Stated goal:
Pick out each line of the records that includes the string "code", and copy it.

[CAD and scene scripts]
#####

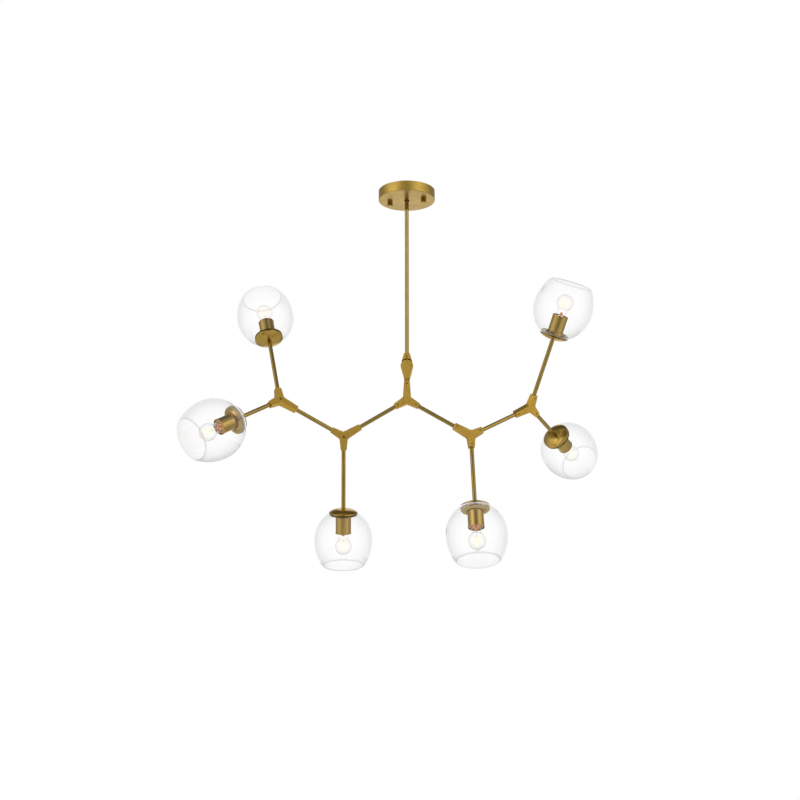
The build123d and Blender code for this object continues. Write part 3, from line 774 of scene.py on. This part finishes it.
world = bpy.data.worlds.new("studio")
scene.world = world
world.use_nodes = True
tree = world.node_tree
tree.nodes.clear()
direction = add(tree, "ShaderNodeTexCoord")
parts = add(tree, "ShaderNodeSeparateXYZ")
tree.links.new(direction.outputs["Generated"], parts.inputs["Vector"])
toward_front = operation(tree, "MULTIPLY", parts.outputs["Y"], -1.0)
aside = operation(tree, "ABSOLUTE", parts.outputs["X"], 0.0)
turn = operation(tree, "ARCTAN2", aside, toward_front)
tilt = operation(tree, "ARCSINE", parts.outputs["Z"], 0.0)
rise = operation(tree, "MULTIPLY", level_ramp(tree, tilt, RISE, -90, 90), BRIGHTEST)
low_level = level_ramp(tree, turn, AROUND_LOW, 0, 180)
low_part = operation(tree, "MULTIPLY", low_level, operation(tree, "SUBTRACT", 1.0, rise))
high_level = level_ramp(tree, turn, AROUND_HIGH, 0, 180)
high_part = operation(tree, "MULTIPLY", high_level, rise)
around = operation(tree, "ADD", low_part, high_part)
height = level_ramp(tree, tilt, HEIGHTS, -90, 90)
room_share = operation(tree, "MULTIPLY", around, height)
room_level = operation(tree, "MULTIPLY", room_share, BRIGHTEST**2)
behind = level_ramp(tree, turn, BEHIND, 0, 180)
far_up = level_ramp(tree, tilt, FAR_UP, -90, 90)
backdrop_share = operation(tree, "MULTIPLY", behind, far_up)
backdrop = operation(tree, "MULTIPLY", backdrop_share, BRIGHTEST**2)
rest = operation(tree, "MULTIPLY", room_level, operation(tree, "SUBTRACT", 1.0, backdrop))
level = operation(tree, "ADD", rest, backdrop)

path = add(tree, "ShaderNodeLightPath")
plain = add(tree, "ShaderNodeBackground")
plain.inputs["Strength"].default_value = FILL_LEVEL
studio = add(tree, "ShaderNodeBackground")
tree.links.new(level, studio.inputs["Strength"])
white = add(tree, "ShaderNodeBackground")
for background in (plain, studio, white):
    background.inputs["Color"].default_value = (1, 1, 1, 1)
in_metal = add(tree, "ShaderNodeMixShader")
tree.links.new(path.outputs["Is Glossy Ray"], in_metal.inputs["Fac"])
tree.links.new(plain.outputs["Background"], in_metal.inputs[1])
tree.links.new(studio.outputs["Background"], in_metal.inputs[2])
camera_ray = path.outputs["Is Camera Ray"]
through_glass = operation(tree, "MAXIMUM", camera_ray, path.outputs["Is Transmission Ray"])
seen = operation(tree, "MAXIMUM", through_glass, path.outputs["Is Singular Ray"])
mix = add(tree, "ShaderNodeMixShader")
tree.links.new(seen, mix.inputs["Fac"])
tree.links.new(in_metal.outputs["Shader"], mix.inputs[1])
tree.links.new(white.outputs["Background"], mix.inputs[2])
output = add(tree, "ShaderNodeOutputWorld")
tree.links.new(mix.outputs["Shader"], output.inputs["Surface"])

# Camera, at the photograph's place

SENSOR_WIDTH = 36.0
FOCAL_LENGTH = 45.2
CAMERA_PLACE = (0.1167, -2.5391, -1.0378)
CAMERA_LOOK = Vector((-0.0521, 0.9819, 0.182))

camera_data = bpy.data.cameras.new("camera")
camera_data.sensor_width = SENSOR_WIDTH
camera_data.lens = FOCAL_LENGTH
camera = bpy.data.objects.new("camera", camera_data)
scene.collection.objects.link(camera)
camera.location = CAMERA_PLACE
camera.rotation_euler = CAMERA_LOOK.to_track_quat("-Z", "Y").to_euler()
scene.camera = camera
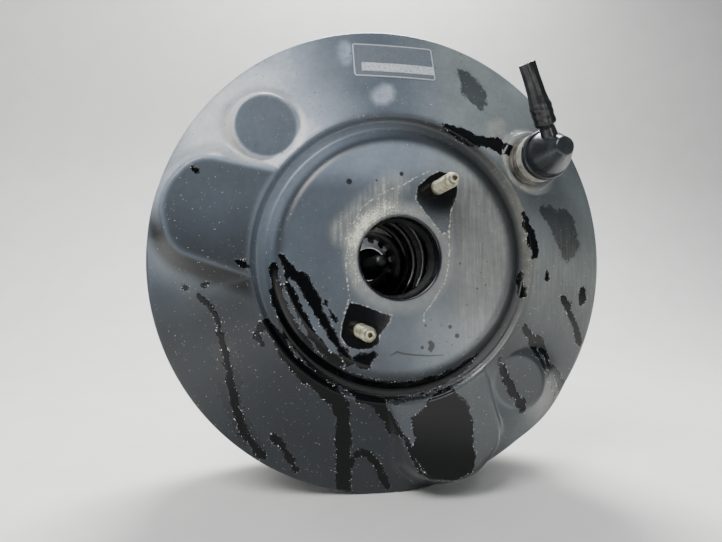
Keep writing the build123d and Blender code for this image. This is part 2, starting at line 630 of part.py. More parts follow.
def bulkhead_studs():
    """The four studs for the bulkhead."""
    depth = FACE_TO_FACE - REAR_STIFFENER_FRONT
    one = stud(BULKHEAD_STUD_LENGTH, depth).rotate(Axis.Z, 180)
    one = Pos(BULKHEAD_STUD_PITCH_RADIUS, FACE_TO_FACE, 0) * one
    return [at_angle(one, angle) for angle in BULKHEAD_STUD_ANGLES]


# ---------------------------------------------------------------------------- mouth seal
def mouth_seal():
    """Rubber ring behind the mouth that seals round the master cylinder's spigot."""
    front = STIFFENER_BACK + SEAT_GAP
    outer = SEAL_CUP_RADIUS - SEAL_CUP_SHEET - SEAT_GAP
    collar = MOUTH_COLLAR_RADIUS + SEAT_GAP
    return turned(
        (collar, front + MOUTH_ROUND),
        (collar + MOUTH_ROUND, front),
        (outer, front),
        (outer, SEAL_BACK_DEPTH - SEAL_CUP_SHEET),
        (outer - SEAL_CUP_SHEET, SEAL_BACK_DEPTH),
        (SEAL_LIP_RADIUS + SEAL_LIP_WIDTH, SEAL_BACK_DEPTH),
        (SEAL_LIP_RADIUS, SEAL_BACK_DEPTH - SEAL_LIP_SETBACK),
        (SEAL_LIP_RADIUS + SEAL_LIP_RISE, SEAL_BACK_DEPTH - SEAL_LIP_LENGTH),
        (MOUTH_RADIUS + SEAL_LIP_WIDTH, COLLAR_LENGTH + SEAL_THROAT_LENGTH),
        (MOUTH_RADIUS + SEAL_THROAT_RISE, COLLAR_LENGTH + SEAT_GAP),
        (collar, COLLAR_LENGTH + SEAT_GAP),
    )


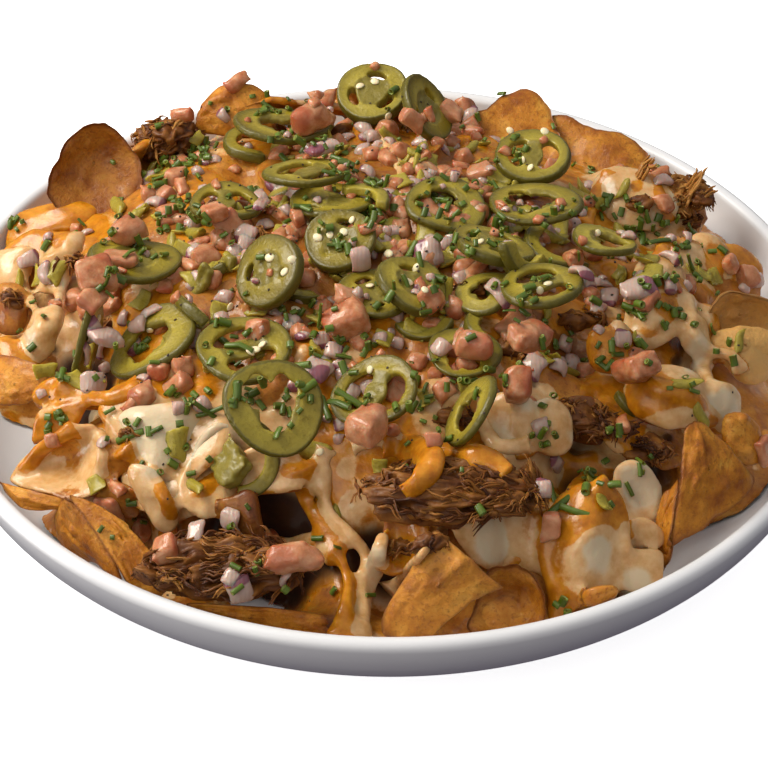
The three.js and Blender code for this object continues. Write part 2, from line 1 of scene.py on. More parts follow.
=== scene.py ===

#####

Written reply:
The build123d and Blender code for this object continues. Write part 3, from line 774 of scene.py on. This part finishes it.
Keep writing the build123d and Blender code for this image. This is part 2, starting at line 630 of part.py. More parts follow.
The three.js and Blender code for this object continues. Write part 2, from line 1 of scene.py on. More parts follow.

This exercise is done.